Aujourd’hui comme hier, la plupart de ces week-ends manquent un peu d’air. L’activité a tendance à répondre à un besoin de sédentarité. Là encore, la pénibilité (un mot redevenu à la mode ces jours-ci) du travail explique cette aversion pour le voyage. Mais un bout de jardin ouvrier ou un pique-nique dans une forêt alentour ou au bord de la rivière, partie de pêche à l’appui, pouvaient autrefois rapprocher de la terre le citadin endurci. Caractéristique de ces sorties au grand air : on y allait souvent avec des amis. C’est un trait que l’on retrouve souvent dans cette culture ouvrière : son côté collectif qui renvoyait (il faut ici employer l’imparfait) à la nature du travail en atelier, ou à la communauté sociale que l’on formait avec le voisinage. C’est peut-être cette homogénéité (on travaillait dans les mêmes entreprises, ou on faisait le même métier) qui a le plus disparu de ­l’immeuble. Sans parler d’une fréquente communauté de vues en politique. Laquelle se traduisait par la lecture des journaux : l’Humanité, bien sûr, quand on était engagé ; et, quand on l’était moins, le Parisien, France Soir, ou le grand régional de gauche puisqu’il existait encore à peu près partout un choix idéologique.

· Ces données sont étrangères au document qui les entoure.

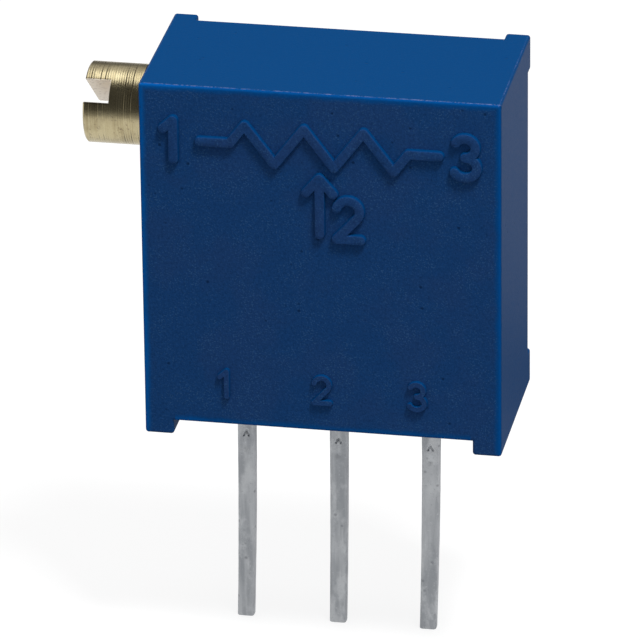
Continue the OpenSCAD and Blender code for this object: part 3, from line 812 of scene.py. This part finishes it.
def digit_paths(digit, x, z, height):
    """Paths of a plain digit 1, 2 or 3 whose foot is centred at (x, z): arcs and straight lines in its own
    box."""
    if digit == 1:
        paths = [[(0, 0), (0, 1)], [(0, 1), (-0.24, 0.78)]]
    elif digit == 2:
        bowl = arc_path(0, 0.72, 0.28, 0.28, 165, -38)
        paths = [bowl, [bowl[-1], (-0.28, 0)], [(-0.28, 0), (0.3, 0)]]
    else:
        paths = [arc_path(-0.02, 0.755, 0.25, 0.245, 150, -90), arc_path(-0.02, 0.255, 0.29, 0.255, 90, -150)]
    return [np.asarray(path) * height + (x, z) for path in paths]


def front_marks(look):
    """The raised marks of the front: the plain symbol of a variable resistor, with its three ends numbered,
    and the same numbers again over the terminals."""
    width, height = look.mark_width / MM, look.mark_height / MM
    line_z, swing, half_zig, lead = 8.52, 0.52, 2.35, 3.15
    arrow_z, arrow_gap, barb_x, barb_z = 6.1, 0.32, 0.36, 0.42
    tall, number_x, wiper_x, wiper_z, small_z = 1.1, 3.85, 0.75, 6.0, 1.25
    kinks = np.linspace(-half_zig, half_zig, 13)[::2]
    peaks = (kinks[1:] + kinks[:-1]) / 2
    zig = [(-lead, line_z), (-half_zig, line_z)]
    zig += [(x, line_z + swing * (-1) ** count) for count, x in enumerate(peaks)]
    zig += [(half_zig, line_z), (lead, line_z)]
    tip_z = line_z - swing - arrow_gap
    arrow_ends = ((0, arrow_z), (-barb_x, tip_z - barb_z), (barb_x, tip_z - barb_z))
    arrow = [(end, (0, tip_z)) for end in arrow_ends]
    large = [*zip(zig[:-1], zig[1:]), *arrow]
    foot_z = line_z - tall / 2
    for digit, x, z in ((1, -number_x, foot_z), (3, number_x, foot_z), (2, wiper_x, wiper_z)):
        large += digit_paths(digit, x, z, tall)
    ribs = [rib("mark", path, width, height) for path in large]
    for digit, x in enumerate(PIN_X, 1):
        for path in digit_paths(digit, x, small_z, look.digit_height / MM):
            ribs.append(rib("digit", path, width * 0.58, height * 0.8))
    return ribs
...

Et les livres ? Ce serait mentir que d’affirmer que les livres de ­Sartre et les poèmes de Mallarmé traînaient sur la toile cirée de la table de la cuisine. Mais on ne versait pas pour autant dans la littérature de gare. Victor Hugo est demeuré inégalable. Ah ! Les Misérables  ! Seuls Maupassant, Zola et Prévert, et un peu Martin du Gard ou Barbusse et Aragon (par affinités politiques), peuvent cohabiter avec lui sur la table de chevet. Ce qui nous conduit tout droit à la littérature politique. La politique, ce n’est pas tout. Mais, pour beaucoup, cela faisait partie de la vie, avec son 1er Mai fleuri de muguet, ses tâches, ses réunions, ses interminables discussions. Et quelques fulgurances culturelles produites par les écoles du parti. On pouvait avoir quitté l’école très tôt et être capable d’expliquer la baisse tendancielle du taux de profit. Cela fait parfois cruellement défaut aujourd’hui.